Introduction: The study of xenobiotic metabolism and toxicity has been greatly aided by the use of genetically modified mouse models and metabolomics.
Areas covered: Gene knockout mice can be used to determine the enzymes responsible for the metabolism of xenobiotics in vivo and to examine the mechanisms of xenobiotic-induced toxicity. Humanized mouse models are especially important because there exist marked species differences in the xenobiotic-metabolizing enzymes and the nuclear receptors that regulate these enzymes. Humanized mice expressing CYPs and nuclear receptors including the pregnane X receptor, the major regulator of xenobiotic metabolism and transport were produced. With genetically modified mouse models, metabolomics can determine the metabolic map of many xenobiotics with a level of sensitivity that allows the discovery of even minor metabolites. This technology can be used for determining the mechanism of xenobiotic toxicity and to find early biomarkers for toxicity.

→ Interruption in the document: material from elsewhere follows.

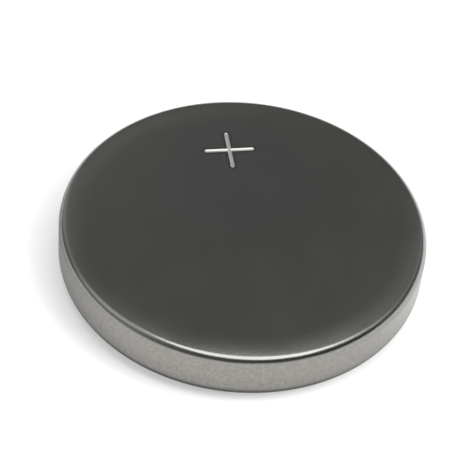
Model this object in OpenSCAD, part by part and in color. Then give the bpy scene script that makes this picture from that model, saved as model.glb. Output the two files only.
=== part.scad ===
// Lithium coin cell, 20 mm by 3.2 mm, lying on its negative cap.
// Every piece is a turned profile about Z. Z = 0 is the negative contact face,
// and the positive contact face looks up.

/* [Cell] */
// Diameter over the can
cell_d = 20; // [12:0.1:30]
// Height over both contact faces
cell_h = 3.2; // [2.9:0.1:5]

/* [Can] */
// Thickness of the can's sheet
can_t = 0.25; // [0.15:0.05:0.3]
// Width of the rim over which the positive face falls and turns into the wall
face_rim_w = 1.6; // [1.2:0.1:2.2]
// Radius of the shallow fall from the level middle of the face to the corner
face_fall_r = 10; // [6:0.5:16]
// Outside radius of the corner between face and wall
can_corner_r = 0.45; // [0.35:0.05:0.6]
// Outside radius of the crimp that turns the wall in over the gasket
crimp_r = 0.9; // [0.85:0.05:1.1]
// Width of the level lip past that bend
lip_w = 0.1; // [0.05:0.05:0.2]

/* [Cap] */
// Thickness of the cap's sheet
cap_t = 0.25; // [0.15:0.05:0.3]
// Height by which the cap stands out past the crimped lip
cap_proud = 0.12; // [0.08:0.01:0.2]
// Outside radius of the cap's shoulder
cap_shoulder_r = 0.5; // [0.3:0.05:0.55]
// Inside radius of the bend from neck to flange
cap_flange_bend_r = 0.1; // [0.05:0.01:0.15]

/* [Gasket] */
// Thickness of the gasket between can and cap
gasket_t = 0.3; // [0.2:0.05:0.35]
// Width of the gasket's ring that shows between lip and cap
seal_ring_w = 0.3; // [0.2:0.05:0.4]
// Height by which that ring stands out past the lip
seal_ring_proud = 0.04; // [0.01:0.01:0.06]
// Thickness of the gasket's foot under the edge of the skirt
gasket_foot_t = 0.45; // [0.3:0.05:0.6]
// Thickness of the leg that stands inside the skirt
gasket_leg_t = 0.4; // [0.25:0.05:0.45]
// Height of that leg above the foot
gasket_leg_h = 0.8; // [0.4:0.05:1]

/* [Anode] */
// Thickness of the lithium disc
lithium_t = 0.65; // [0.4:0.05:0.9]
// Gap round the lithium disc, inside the cap
lithium_gap = 0.65; // [0.3:0.05:1]

/* [Separator] */
// Thickness of the separator's felt
separator_t = 0.15; // [0.1:0.01:0.2]
// Gap between the separator's rim and the collector ring
separator_gap = 0.3; // [0.1:0.05:0.4]

/* [Cathode] */
// Margin of level plate round the collector ring
collector_margin = 0.2; // [0.1:0.05:0.6]
// Thickness of the collector ring's sheet
collector_t = 0.2; // [0.1:0.05:0.25]
// Height of the collector ring
collector_h = 1.1; // [0.6:0.05:1.1]
// Width of the ring's flange under the pellet
collector_flange_w = 1.2; // [0.6:0.1:2]

/* [Hidden] */
$fn = 128;

cell_r = cell_d / 2;

// Centres of the can's two bends, and of the shallow fall of its face.
face_flat_r = cell_r - face_rim_w;
corner_x = cell_r - can_corner_r;
fall_slope = asin((corner_x - face_flat_r) / (face_fall_r - can_corner_r));
fall_z = cell_h - face_fall_r;
corner_z = fall_z + (face_fall_r - can_corner_r) * cos(fall_slope);
fall_end_x = face_flat_r + face_fall_r * sin(fall_slope);
crimp_x = cell_r - crimp_r;
crimp_z = cap_proud + crimp_r;
mouth_r = crimp_x - lip_w;

// Levels on the inside of the can.
plate_z = cell_h - can_t;
skirt_end_z = plate_z - gasket_foot_t;

// The cap's skirt and flange follow the can's wall and lip, one gasket away.
seal_inset = can_t + gasket_t;
skirt_r = cell_r - seal_inset;
skirt_bend_r = crimp_r - seal_inset;
flange_z = cap_proud + seal_inset;
neck_r = mouth_r - seal_ring_w;
shoulder_x = neck_r - cap_shoulder_r;
leg_r = skirt_r - cap_t - gasket_leg_t;

// The stack between the two plates, from the cap upwards.
lithium_r = neck_r - cap_t - lithium_gap;
lithium_z = cap_t;
separator_z = lithium_z + lithium_t;
pellet_r = face_flat_r - collector_margin - collector_t;
pellet_z = separator_z + separator_t;
collector_z = plate_z - collector_h;

// A rectangle of the section, from one corner to the other.
module field(x0, z0, x1, z1) {
    translate([x0, z0]) square([x1 - x0, z1 - z0]);
}

// A disc of the section.
module disc(x, z, r) {
    translate([x, z]) circle(r);
}

// Half section of everything inside the can's skin, drawn in by an inset.
module can_form(inset) {
    // Level middle of the face, and the fall beside it.
    field(0, crimp_z, face_flat_r, cell_h - inset);
    intersection() {
        disc(face_flat_r, fall_z, face_fall_r - inset);
        field(face_flat_r, crimp_z, fall_end_x - inset * sin(fall_slope), cell_h);
    }
    // Corner, wall and crimp.
    disc(corner_x, corner_z, can_corner_r - inset);
    field(0, crimp_z, cell_r - inset, corner_z);
    disc(crimp_x, crimp_z, crimp_r - inset);
    field(0, cap_proud + inset, crimp_x, crimp_z);
}

// Half section of everything inside the cap's skin, drawn in by an inset.
module cap_form(inset) {
    // Contact face, shoulder and neck.
    field(0, inset, shoulder_x, skirt_end_z);
    disc(shoulder_x, cap_shoulder_r, cap_shoulder_r - inset);
    field(0, cap_shoulder_r, neck_r - inset, skirt_end_z);
    // Hollow bend from neck to flange.
    difference() {
        field(0, flange_z - cap_flange_bend_r, neck_r + cap_flange_bend_r, skirt_end_z);
        disc(neck_r + cap_flange_bend_r, flange_z - cap_flange_bend_r,
             cap_flange_bend_r + inset);
    }
    // Flange, bend and skirt.
    field(0, flange_z + inset, crimp_x, skirt_end_z);
    disc(crimp_x, crimp_z, skirt_bend_r - inset);
    field(0, crimp_z, skirt_r - inset, skirt_end_z);
}

// Drawn steel cup: the positive terminal. Its rim is crimped in over the gasket.
module positive_can() {
    color([0.43, 0.425, 0.41]) rotate_extrude() difference() {
        can_form(0);
        can_form(can_t);
        field(0, 0, mouth_r, crimp_z);
    }
}

// Stepped steel cap: the negative terminal. Its skirt is held by the gasket.
module negative_cap() {
    color([0.62, 0.61, 0.59]) rotate_extrude() difference() {
        cap_form(0);
        cap_form(cap_t);
    }
}

// Moulded polypropylene ring: insulates the cap from the can and seals between them.
module gasket() {
    color([0.24, 0.24, 0.25]) rotate_extrude() {
        // Outer leg, pressed over the flange by the lip, and its ring in the mouth.
        difference() {
            union() {
                intersection() {
                    can_form(can_t);
                    field(neck_r, 0, cell_r, skirt_end_z);
                }
                field(neck_r, cap_proud - seal_ring_proud, mouth_r, flange_z);
            }
            cap_form(0);
        }
        // Foot on the can's plate.
        intersection() {
            can_form(can_t);
            field(leg_r, skirt_end_z, cell_r, cell_h);
        }
        // Leg inside the skirt.
        field(leg_r, skirt_end_z - gasket_leg_h, skirt_r - cap_t, skirt_end_z);
    }
}

// Steel ring of L section, pressed on the pellet: carries its current to the can.
module collector_ring() {
    color([0.6, 0.6, 0.6]) rotate_extrude() {
        field(pellet_r, collector_z, pellet_r + collector_t, plate_z);
        field(pellet_r - collector_flange_w, plate_z - collector_t, pellet_r, plate_z);
    }
}

// Pressed pellet of manganese dioxide and graphite, rebated round the ring's flange.
module cathode_pellet() {
    color([0.06, 0.06, 0.06]) rotate_extrude() {
        field(0, pellet_z, pellet_r, plate_z - collector_t);
        field(0, pellet_z, pellet_r - collector_flange_w, plate_z);
    }
}

// Felt of polypropylene, wet with electrolyte, turned over the pellet's edge.
module separator() {
    rim_r = pellet_r + separator_t;
    color([0.93, 0.93, 0.9]) rotate_extrude() {
        field(0, separator_z, pellet_r, pellet_z);
        intersection() {
            disc(pellet_r, pellet_z, separator_t);
            field(pellet_r, separator_z, rim_r, pellet_z);
        }
        field(pellet_r, pellet_z, rim_r, collector_z - separator_gap);
    }
}

// Punched lithium disc, pressed on the inside of the cap.
module lithium_disc() {
    color([0.75, 0.75, 0.77])
        translate([0, 0, lithium_z]) cylinder(h = lithium_t, r = lithium_r);
}

positive_can();
gasket();
negative_cap();
collector_ring();
cathode_pellet();
separator();
lithium_disc();
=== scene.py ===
import math

import bpy
import numpy as np
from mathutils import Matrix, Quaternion, Vector


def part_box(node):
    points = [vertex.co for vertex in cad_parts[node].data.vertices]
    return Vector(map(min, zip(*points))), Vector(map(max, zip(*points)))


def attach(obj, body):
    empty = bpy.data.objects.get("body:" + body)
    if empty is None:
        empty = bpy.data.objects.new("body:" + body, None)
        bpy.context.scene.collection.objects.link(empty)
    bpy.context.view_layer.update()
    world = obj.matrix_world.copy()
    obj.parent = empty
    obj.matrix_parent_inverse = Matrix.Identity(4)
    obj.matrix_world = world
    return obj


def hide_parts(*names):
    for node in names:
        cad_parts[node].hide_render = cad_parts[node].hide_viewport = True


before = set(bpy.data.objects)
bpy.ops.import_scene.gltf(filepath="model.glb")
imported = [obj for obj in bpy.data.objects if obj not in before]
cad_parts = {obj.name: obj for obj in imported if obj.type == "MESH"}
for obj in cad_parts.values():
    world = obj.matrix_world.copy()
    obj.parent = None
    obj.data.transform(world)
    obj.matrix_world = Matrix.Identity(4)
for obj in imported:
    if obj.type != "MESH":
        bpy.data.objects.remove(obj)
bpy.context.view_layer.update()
mm = 0.001
print("frame loaded:", ", ".join(sorted(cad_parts)))


# Camera.

cameraSettings = {
    "azimuth": -12.9,        # degrees round the cell from -Y, so that the plus sign leans as in the photo
    "elevation": 45.5,       # degrees above the table
    "roll": 6.15,            # degrees: the right side hangs lower
    "distance": 100.0,       # mm from the aim
    "aimRight": -0.295,      # mm from the cell's foot to the middle of the picture
    "aimUp": 1.294,
    "lens": 137.1,           # mm, on the sensor below
    "sensor": 36.0,
    "clip": (0.001, 20.0),   # metres
}


def directionFrom(azimuth, elevation):
    # unit vector from the cell to a viewer: azimuth turns from -Y, elevation is above the table
    a, e = math.radians(azimuth), math.radians(elevation)
    return Vector((math.sin(a) * math.cos(e), -math.cos(a) * math.cos(e), math.sin(e)))


def fromCamera(around, up):
    # the same, but turned from the camera's own side, with its right positive
    return directionFrom(cameraSettings["azimuth"] + around, up)


def makeCamera(s):
    # looks at the aim from its azimuth and elevation, then rolls about its own line of sight
    data = bpy.data.cameras.new("photoCamera")
    data.sensor_width = s["sensor"]
    data.lens = s["lens"]
    data.clip_start, data.clip_end = s["clip"]
    camera = bpy.data.objects.new("photoCamera", data)
    bpy.context.scene.collection.objects.link(camera)
    back = directionFrom(s["azimuth"], s["elevation"])
    right = Vector((0, 0, 1)).cross(back).normalized()
    up = back.cross(right)
    aim = (right * s["aimRight"] + up * s["aimUp"]) * mm
    level = (-back).to_track_quat("-Z", "Y")
    camera.rotation_mode = "QUATERNION"
    camera.rotation_quaternion = level @ Quaternion((0, 0, 1), math.radians(s["roll"]))
    camera.location = aim + back * s["distance"] * mm
    bpy.context.scene.camera = camera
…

Expert opinion: Metabolomics and genetically modified mouse models can be used for the study of xenobiotic metabolism and toxicity by: i) comparison of the metabolomics profiles between wild-type and genetically modified mice, and searching for genotype-dependent endogenous metabolites; ii) searching for and elucidating metabolites derived from xenobiotics; and iii) discovery of specific alterations of endogenous compounds induced by xenobiotics-induced toxicity.
Keywords: CYP; CYP3A4; UPLC-ESI-QTOFMS; genetically modified mice; metabolomics; pregnane X receptor; xenobiotics.